Paul Jakma paul at clubi.ie
Sat Mar 12 15:22:52 GMT 2005


On Sat, 12 Mar 2005, kevin lyda wrote:

> while it might be centralised...
>
> http://svnbook.red-bean.com/en/1.0/apas03.html

Ah nice.

> is that the "always being rewritten" one?

It has multiple implementations, yes. That's more a testament to 
Arch's reuse of existing Unix tools though (tar, patch, etc..) and 
general non-reinventing of wheels, allowing it to stay small and 
easily implementable. IIRC you don't even need an arch tool to 
checkout an arch repository, just standard tools like tar and patch. 
(on the downside, this means, iirc, using Arch on non-unix platforms 
could be problematic).

My main problems with SVN were (when I last tried it):

S1. Berkely DB as backing store for everything, and not terribly
   reliable.

(this might have been fixed.

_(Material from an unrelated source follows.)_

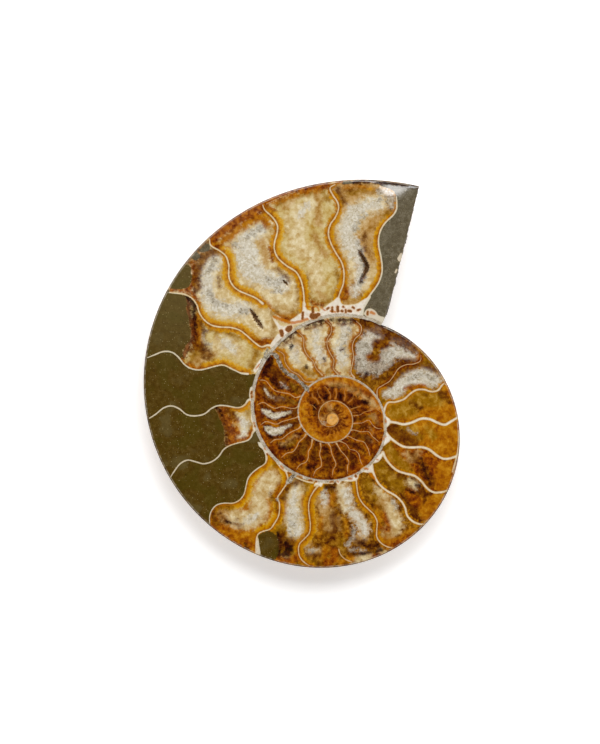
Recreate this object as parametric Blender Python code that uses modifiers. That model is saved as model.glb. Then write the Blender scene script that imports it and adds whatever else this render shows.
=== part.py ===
"""Half of an ammonite, sawn through its flat middle plane and polished, lying on its round back.

The polished face looks up (+Z) and the shell's flank, its ribs and its umbilicus look down.
The whole fossil is one stone, so it is one object. Lengths below are millimetres; the mesh is built
in metres. Angles are degrees, seen from above, and the whorls grow clockwise: an angle counts on
past 360 for each whorl further in, so 70 is at the mouth and 430 is one whorl inside it.
"""
import math
import random

import bmesh
import bpy

MM = 0.001

# The spiral
OUTER_RADIUS = 61.8          # eye to venter at MOUTH_ANGLE
MOUTH_ANGLE = 70.0
GROWTH_PER_TURN = 2.38       # each whorl is this much larger than the one inside it
OVAL_SHIFT = (0.032, 26.0)   # the shell is pressed a little oval: share of the radius, and its angle
OVAL_SQUASH = (0.021, -76.0)
SEAM_SHARE = 0.20            # umbilical seam, as a share of the venter's radius at the same angle
TURNS = 3.0                  # whorls modelled, from the mouth inward
STEPS_PER_TURN = 120

# The flank, from the umbilical seam (0) to the venter (1)
HALF_THICKNESS = 13.0        # polished face to umbilical shoulder
SHOULDER = 0.16
LEVEL_TURNS = 0.62           # the shoulder stays this many turns at full height: the fossil lies on it
THINNING = 0.80              # power of the growth by which older whorls are thinner
FLANK_POWERS = (1.7, 0.72)
WALL_COLUMNS = 4             # from the seam up to the shoulder
INNER_COLUMNS = WALL_COLUMNS + 2     # from the seam to the next whorl's seam
OUTER_COLUMNS = 9            # from there to the venter

# The ribs, bent like sickles
RIBS_PER_TURN = 24
RIB_HEIGHT = 0.32
RIB_SPAN = (0.36, 0.985)
RIB_BEND = 9.0               # degrees that a rib swings back at the venter

# The broken mouth
BREAK_SEAM_ANGLE = 61.9      # where the break crosses the seam
BREAK_LAG = 7.5              # degrees that its venter end lies further back
BREAK_ROUGHNESS = 0.55
BREAK_ROWS = 5
SEED = 4

EDGE_ROUNDING = 0.35         # the polished face's rim

# Open pockets in the polished face: (x, y) along the slit from the eye, half width, depth
POCKETS = {
    "pocket_last_chamber": ([(6.5, 42.0), (8.6, 39.3), (8.7, 37.0), (7.5, 34.8)], 0.75, 2.6),
    "pocket_third_chamber": ([(-12.3, 34.9), (-11.2, 34.0), (-10.7, 33.2)], 0.55, 1.6),
    "pocket_fourth_chamber": ([(-20.6, 27.6), (-19.2, 25.8), (-17.4, 22.9)], 0.65, 2.2),
}
POCKET_RINGS = 9
POCKET_SIDES = 8


def venter_radius(angle):
    """Distance from the spiral's eye to the outer edge of the whorl."""
    grown = OUTER_RADIUS * GROWTH_PER_TURN ** (-(angle - MOUTH_ANGLE) / 360)
    shift, shift_angle = OVAL_SHIFT
    squash, squash_angle = OVAL_SQUASH
    oval = shift * math.cos(math.radians(angle - shift_angle))
    oval += squash * math.cos(math.radians(2 * angle - squash_angle))
    return grown * (1 + oval)


def seam_radius(angle):
    return SEAM_SHARE * venter_radius(angle)


def next_seam_share(angle):
    """How far across this whorl the next one's seam runs over it."""
    inner, outer = seam_radius(angle), venter_radius(angle)
    return (seam_radius(angle - 360) - inner) / (outer - inner)


def shoulder_height(angle):
    """Polished face to umbilical shoulder: level near the mouth, then thinner towards the eye."""
    back = max(0.0, (angle - MOUTH_ANGLE) / 360 - LEVEL_TURNS)
    eased = back * back / (back + 0.1)
    return HALF_THICKNESS * GROWTH_PER_TURN ** (-THINNING * eased)


def rib(angle, across):
    low, high = RIB_SPAN
    place = (across - low) / (high - low)
    if not 0 < place < 1:
        return 0.0
    swing = RIB_BEND * (place * place - 0.35 * math.sin(math.pi * place))
    wave = math.cos(math.radians(RIBS_PER_TURN * (angle - swing)))
    strength = min(1.0, shoulder_height(angle) / HALF_THICKNESS)
    return RIB_HEIGHT * strength * math.sin(math.pi * place) ** 0.7 * wave


def flank_height(angle, across):
    """Depth of the shell's outside below the polished face."""
    top = shoulder_height(angle)
    if across < SHOULDER:
        round_off = math.sqrt(max(0.0, 1 - (1 - across / SHOULDER) ** 2))
        base = seam_height(angle)
        return base + (top - base) * round_off
    outward = (across - SHOULDER) / (1 - SHOULDER)
    fall, soften = FLANK_POWERS
    return top * max(0.0, 1 - outward ** fall) ** soften + rib(angle, across)


def seam_height(angle):
    """The height at which a whorl meets the one inside it."""
    inner = angle + 360
    if inner > MOUTH_ANGLE + 360 * (TURNS + 1):
        return 0.25 * shoulder_height(angle)
    return flank_height(inner, next_seam_share(inner))


def flank_point(angle, across, rounding=0.0):
    """A point of the shell's outside. Z is measured up from the shoulder that the fossil lies on."""
    inner, outer = seam_radius(angle), venter_radius(angle)
    radius = inner + (outer - inner) * across - rounding
    x = radius * math.cos(math.radians(angle))
    y = radius * math.sin(math.radians(angle))
    return x, y, HALF_THICKNESS - flank_height(angle, across)


def columns_of(angle):
    """Shares across the whorl: close together on the round shoulder and at the venter."""
    split = next_seam_share(angle)
    wall = [SHOULDER * (1 - math.cos(0.5 * math.pi * step / WALL_COLUMNS)) for step in range(WALL_COLUMNS)]
    inner = wall + [SHOULDER, (SHOULDER + split) / 2]
    outer = []
    for step in range(OUTER_COLUMNS + 1):
        eased = math.sin(0.5 * math.pi * step / OUTER_COLUMNS) ** 1.15
        outer.append(split + (1 - split) * eased)
    return inner + outer


def build_flank(mesh):
    """The spiral grid of the shell's outside. Returns its rows, from the mouth inward."""
    last_row = int(TURNS * STEPS_PER_TURN)
    rows = {}
    for row in range(last_row, -1, -1):
        seam_angle = BREAK_SEAM_ANGLE + 360 * row / STEPS_PER_TURN
        columns = columns_of(seam_angle)
        lag = BREAK_LAG * max(0.0, 1 - row / STEPS_PER_TURN)
        if row > STEPS_PER_TURN:
            columns = columns[: INNER_COLUMNS + 1]
        points = []
        for across in columns:
            beyond = max(0.0, (across - columns[INNER_COLUMNS]) / (1 - columns[INNER_COLUMNS]))
            angle = seam_angle + lag * beyond
            points.append([MM * part for part in flank_point(angle, across)])
        rows[row] = [mesh.verts.new(point) for point in points]
        within = rows.get(row + STEPS_PER_TURN)
        if within:
            mesh.verts.remove(rows[row][0])
            rows[row][0] = within[INNER_COLUMNS]
    for row in range(last_row):
        here, further = rows[row], rows[row + 1]
        for column in range(min(len(here), len(further)) - 1):
            mesh.faces.new((here[column], here[column + 1], further[column + 1], further[column]))
    return rows


def close_eye(mesh, rows):
    """The plug of the innermost whorl, smaller than a grain of rice."""
    last_row = int(TURNS * STEPS_PER_TURN)
    ring = [rows[row][0] for row in range(last_row - STEPS_PER_TURN, last_row + 1)]
    ring += rows[last_row][1:INNER_COLUMNS]
    mesh.faces.new(ring)


def build_break(mesh, rows):
    """The rough broken mouth, lofted from the whorl's own section to the flank and the face behind it.

    Returns the break's edge in the polished face, from the older whorl out to the tip."""
    section = rows[0]
    behind = rows[STEPS_PER_TURN][INNER_COLUMNS:]
    corner, tip = behind[-1].co, section[-1].co
    face_steps = len(section) - len(behind)
    chips = random.Random(SEED)
    across_break = (tip - corner).cross((0, 0, 1)).normalized()
    edge = []
    for step in range(1, face_steps):
        place = corner.lerp(tip, step / face_steps)
        place += across_break * MM * chips.uniform(-0.25, 0.25)
        edge.append(mesh.verts.new(place))
    base = behind + edge + [section[-1]]
    bands = [section]
    for row in range(1, BREAK_ROWS):
        share = row / BREAK_ROWS
        band = [section[0]]
        for low, high in list(zip(section, base))[1:-1]:
            place = low.co.lerp(high.co, share)
            relief = min(1.0, (high.co - low.co).length / (4 * MM))
            place += across_break * MM * BREAK_ROUGHNESS * relief * chips.uniform(-1, 1)
            band.append(mesh.verts.new(place))
        bands.append(band + [section[-1]])
    bands.append(base)
    for low, high in zip(bands, bands[1:]):
        for column in range(len(section) - 1):
            corners = [low[column], high[column], high[column + 1], low[column + 1]]
            mesh.faces.new(list(dict.fromkeys(corners)))
    return base[len(behind) - 1:]


def build_face(mesh, rows, break_edge):
    """The flat polished face, inside the venter of the last whorl and the break."""
    rim = [rows[row][-1] for row in range(STEPS_PER_TURN + 1)]
    mesh.faces.new(rim + break_edge[1:-1])


def new_object(name, mesh, material, collection):
    data = bpy.data.meshes.new(name)
    mesh.to_mesh(data)
    mesh.free()
    data.materials.append(material)
    thing = bpy.data.objects.new(name, data)
    collection.objects.link(thing)
    return thing


def stone_material(name, colour, roughness):
    material = bpy.data.materials.new(name)
    material.use_nodes = True
    shader = material.node_tree.nodes["Principled BSDF"]
    shader.inputs["Base Color"].default_value = (*colour, 1)
    shader.inputs["Roughness"].default_value = roughness
    shader.inputs["Metallic"].default_value = 0.0
    return material


def along(path, share):
    """The point at that share of a path's control points."""
    place = share * (len(path) - 1)
    start = min(int(place), len(path) - 2)
    rest = place - start
    return [a + (b - a) * rest for a, b in zip(path[start], path[start + 1])]


def build_pocket(path, half_width, depth):
    """A closed slit with pointed ends, wider at its middle, which reaches above the face to cut it."""
    mesh = bmesh.new()
    bmesh.ops.create_cone(
        mesh, cap_ends=True, segments=POCKET_SIDES, radius1=1, radius2=1, depth=2
    )
    bmesh.ops.subdivide_edges(
        mesh,
        edges=[edge for edge in mesh.edges if abs(edge.verts[0].co.z - edge.verts[1].co.z) > 1],
        cuts=POCKET_RINGS,
    )
    start, end = path[0], path[-1]
    length = math.dist(start, end)
    side = (-(end[1] - start[1]) / length, (end[0] - start[0]) / length)
    ridges = random.Random(SEED)
    for vertex in mesh.verts:
        share = (vertex.co.z + 1) / 2
        swell = max(0.22, math.sin(math.pi * share) ** 0.7)
        jag = 1 + ridges.uniform(-0.18, 0.18)
        middle = along(path, share)
        out = vertex.co.x * half_width * swell * jag
        down = vertex.co.y * depth * swell * jag
        vertex.co = (
            MM * (middle[0] + side[0] * out),
            MM * (middle[1] + side[1] * out),
            MM * (HALF_THICKNESS + down),
        )
    if mesh.calc_volume(signed=True) < 0:
        bmesh.ops.reverse_faces(mesh, faces=mesh.faces)
    return mesh


def centre_over_origin(mesh):
    """Stands the fossil's lowest point at z = 0 with its footprint centred. Returns the move."""
    xs, ys, zs = zip(*(vertex.co for vertex in mesh.verts))
    move = (-(min(xs) + max(xs)) / 2, -(min(ys) + max(ys)) / 2, -min(zs))
    bmesh.ops.translate(mesh, verts=mesh.verts, vec=move)
    return move


def build_ammonite(collection):
    mesh = bmesh.new()
    rows = build_flank(mesh)
    close_eye(mesh, rows)
    build_face(mesh, rows, build_break(mesh, rows))
    bmesh.ops.recalc_face_normals(mesh, faces=mesh.faces)
    move = centre_over_origin(mesh)
    material = stone_material("polished_ammonite", (0.42, 0.24, 0.08), 0.15)
    fossil = new_object("ammonite", mesh, material, collection)
    fossil.data.shade_smooth()
    fossil.data.set_sharp_from_angle(angle=math.radians(40))
    return fossil, move


def cut_pockets(fossil, move, collection):
    """Each pocket is a cutter that a Boolean takes out of the polished face."""
    lining = stone_material("pocket_lining", (0.35, 0.22, 0.10), 0.4)
    for name, (path, half_width, depth) in POCKETS.items():
        cutter = new_object(name, build_pocket(path, half_width, depth), lining, collection)
        cutter.location = move
        cutter.hide_render = True
        cutter.display_type = "WIRE"
        cut = fossil.modifiers.new(name, "BOOLEAN")
        cut.operation = "DIFFERENCE"
        cut.object = cutter
        cut.solver = "EXACT"


def ease_rim(fossil):
    """The polisher leaves the face's sharp rim slightly rounded."""
    bevel = fossil.modifiers.new("rim", "BEVEL")
    bevel.width = EDGE_ROUNDING * MM
    bevel.segments = 2
    bevel.limit_method = "ANGLE"
    bevel.angle_limit = math.radians(55)
    bevel.use_clamp_overlap = True


def main():
    for thing in list(bpy.data.objects):
        bpy.data.objects.remove(thing)
    parts = bpy.data.collections.new("ammonite_half")
    cutters = bpy.data.collections.new("cutters")
    bpy.context.scene.collection.children.link(parts)
    bpy.context.scene.collection.children.link(cutters)
    fossil, move = build_ammonite(parts)
    ease_rim(fossil)
    cut_pockets(fossil, move, cutters)


main()
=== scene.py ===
import math
import random

import bmesh
import bpy
import numpy as np
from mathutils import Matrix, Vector, noise
from mathutils.geometry import delaunay_2d_cdt


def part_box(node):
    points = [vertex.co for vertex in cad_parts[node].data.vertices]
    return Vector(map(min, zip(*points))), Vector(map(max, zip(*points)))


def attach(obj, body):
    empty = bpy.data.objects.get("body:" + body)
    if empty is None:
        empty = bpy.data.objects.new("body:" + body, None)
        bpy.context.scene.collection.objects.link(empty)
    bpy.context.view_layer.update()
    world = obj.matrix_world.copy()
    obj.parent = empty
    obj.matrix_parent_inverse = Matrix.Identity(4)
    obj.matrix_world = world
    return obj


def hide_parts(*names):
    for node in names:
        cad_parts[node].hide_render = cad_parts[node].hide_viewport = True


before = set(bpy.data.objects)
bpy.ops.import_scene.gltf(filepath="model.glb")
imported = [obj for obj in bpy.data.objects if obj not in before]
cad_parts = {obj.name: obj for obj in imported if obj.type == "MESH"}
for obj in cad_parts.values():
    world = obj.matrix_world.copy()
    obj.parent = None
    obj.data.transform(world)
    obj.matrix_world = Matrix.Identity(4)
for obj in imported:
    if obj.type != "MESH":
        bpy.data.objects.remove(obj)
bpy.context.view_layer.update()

mm = 0.001
print("frame loaded")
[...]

Plus it has a 'file' backing store now 
too)

S2. The standalone svnserve server lacked secure authentication, and
     didn't support any kind of access control.

(no idea whether this has improved.)

S3. The apache module version scares me. The configuration seems easy
     to get wrong, and I'm just generally scared of a big huge SCM
     being implemented inside my webserver.

My main problems with GNU Arch are:

A1. The interface is very different to CVS. (SVN's is not).

A2. Additionally, the interface is horrendously cluttered and hard to
     get to grips with. This is I guess an artifact of it having
     accumulated lots of cruft while Arch was being designed and
     developed. There is a project underway to improve the UI of arch.
     (bazaar - implemention with original UI seems complete, they're
      still working on a better UI though).

On the plus side, the server-side requirements of GNU Arch is far 
more appealing. Because of the distributed thing, you simply don't 
need *any* server - least not one which is 'writeable'. The only 
thing you might want is something that can serve filesystem content 
in some way (ftp, http, sftp, nfs - exactly what doesnt matter.). 
It'll even work over more email :)

SVN, with above caveats, is *way* better than CVS. You'll be really 
happy with using SVN over CVS (if the server side stuff doesnt bother 
you).

However, distributed SCM is even better. So I'm holding out hoping 
for GNU Arch to become user-friendly. If 'svnserve' gains auth and 
acl features i want before Arch becomes user-friendly, then I might 
reconsider.

> kevin

regards,
-- 
Paul Jakma	paul at clubi.ie	paul at jakma.org	Key ID: 64A2FF6A
Fortune:

Dasher, Dancer ... Prancer ... Nixon, Comet, Cupid ... Donna Dixon.